In this work, we develope a mode-hop-free, continuously tunable single-frequency laser at 1064 nm, which features a compact structure, high output power, and a broad frequency tuning range. The figure-eight ring cavity consists of four mirrors (M1?M4). M1 and M4 also serve as the pump light input and laser output couplers, respectively. The laser is pumped by a fiber-coupled laser diode. The gain medium is an Nd∶YVO₄ crystal with natural birefringence. Compared to the Nd∶YAG crystal, Nd∶YVO₄ has a higher absorption coefficient, a broader absorption bandwidth, and can directly generate linearly polarized lasers. To ensure single-longitudinal-mode operation, an optical unidirectional device composed of a terbium gallium garnet (TGG) crystal and a half-wave plate (HWP) is added into the cavity to eliminate the spatial hole burning. To achieve high power output, an etalon with a free spectral range (FSR) much larger than the cavity’s FSR is incorporated to narrow the effective gain bandwidth and suppress competing longitudinal modes. Intracavity insertion of a noncritically phase-matched LiB₃O₅ (LBO) crystal enables 532 nm laser output, which coincides with the absorption line of iodine molecules, facilitating long-term frequency stabilization. Finally, through coordinated control of the laser crystal temperature and piezoelectric ceramics (PZT)-driven cavity mirror, continuous mode-hop-free frequency tuning over a range of 14 GHz is achieved.

Experimental results demonstrate that the laser designed in this work exhibits excellent performance in all aspects. Under a pump power of 25 W, the maximum output powers of the fundamental-wave and second-harmonic-wave laser reach 6.5 W and 2.1 W, with slope efficiencies of 26.12% and 8.36%, respectively (Fig. 4). The power stabilities over 4 h are 0.23% and 0.31% (Fig. 5). Within 1.35 h, the fundamental-wave power fluctuation is approximately ±0.238 pm (±63.1 MHz) (Fig. 7). The PZT tuning coefficient of the fundamental-wave is about -0.58 pm/V (-153.53 MHz/V) (Fig. 8), while the temperature tuning coefficient is about -26.89 pm/℃ (-7.12 GHz/℃) (Fig. 9). By employing the coordinated control of crystal temperature and cavity length, mode-hop-free wavelength tuning over a range of 53.16 pm (14.08 GHz) is achieved (Fig. 10). Compared to the method of coordinated control of the etalon angle and PZT-driven mirror, the wavelength tuning approach proposed in this paper eliminates the need for complex mechanical and electronic control systems. Although the experimental results align well with theoretical predictions, the current frequency tuning method requires further refinement. Due to the inherent thermal inertia of crystal temperature adjustment, the tuning speed must remain moderate, and nonlinearity is observed during the initial and final stages of frequency tuning (Fig. 10). Additionally, hysteresis effects in the PZT actuator introduce deviations in wavelength tuning linearity. These issues will be systematically addressed in future work.

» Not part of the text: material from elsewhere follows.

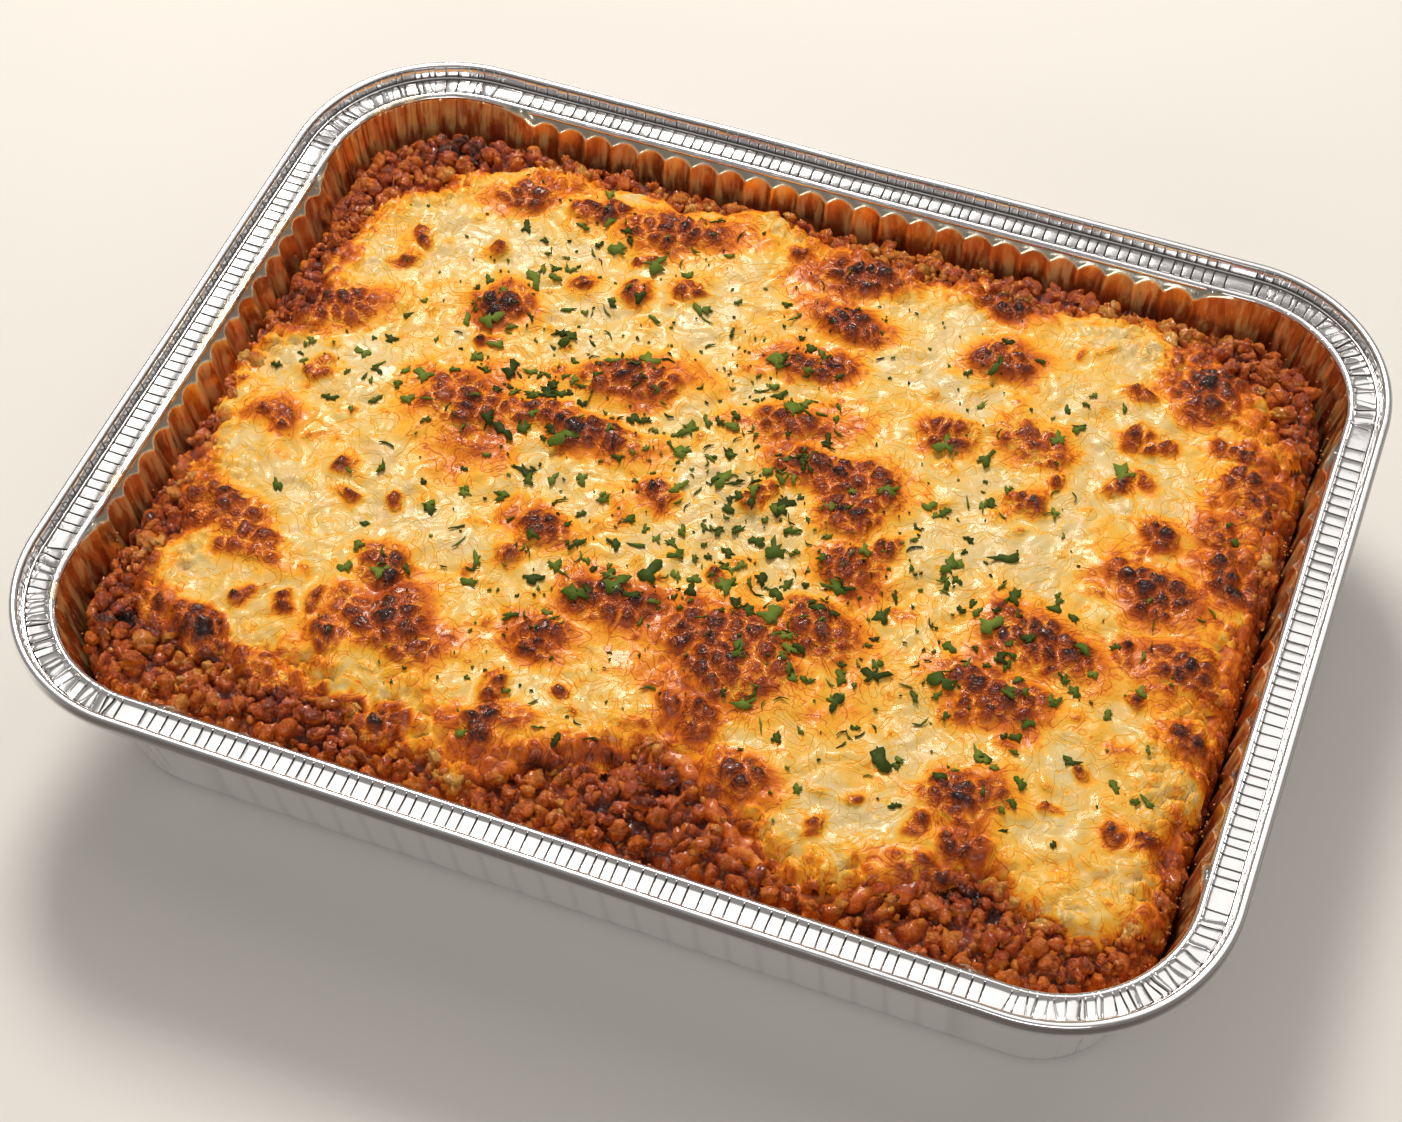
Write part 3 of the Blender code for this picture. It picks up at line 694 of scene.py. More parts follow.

This paper presents a continuous-wave single-frequency Nd∶YVO₄ laser based on a figure-eight ring cavity, achieving 6.5 W of fundamental-wave and 2.1 W of second-harmonic wave laser output, with power stabilities of 0.23% and 0.31% over 4 h, respectively. Continuous wavelength tuning across a 14 GHz range is achieved by driving a PZT mounted cavity mirror to adjust the resonator length while synchronizing with laser mode variations induced by crystal temperature tuning. This laser overcomes the limitations of conventional cavity length control methods, which only allow continuous tuning within a single longitudinal mode. And, in contrast to approaches that require coordinated control of the etalon angle and cavity length, our design eliminates the need for complex control systems involving galvanometer actuators and phase-locked electronics. However, its tuning range and speed are still inferior to what can be achieved with etalon angle control, and further improvements are needed for the linearity of the control algorithm. Finally, the wavelength tuning performance is experimentally verified by scanning the absorption spectrum of iodine molecules. Potential applications of this laser include lidar systems or serving as a pump source for mid-infrared OPOs.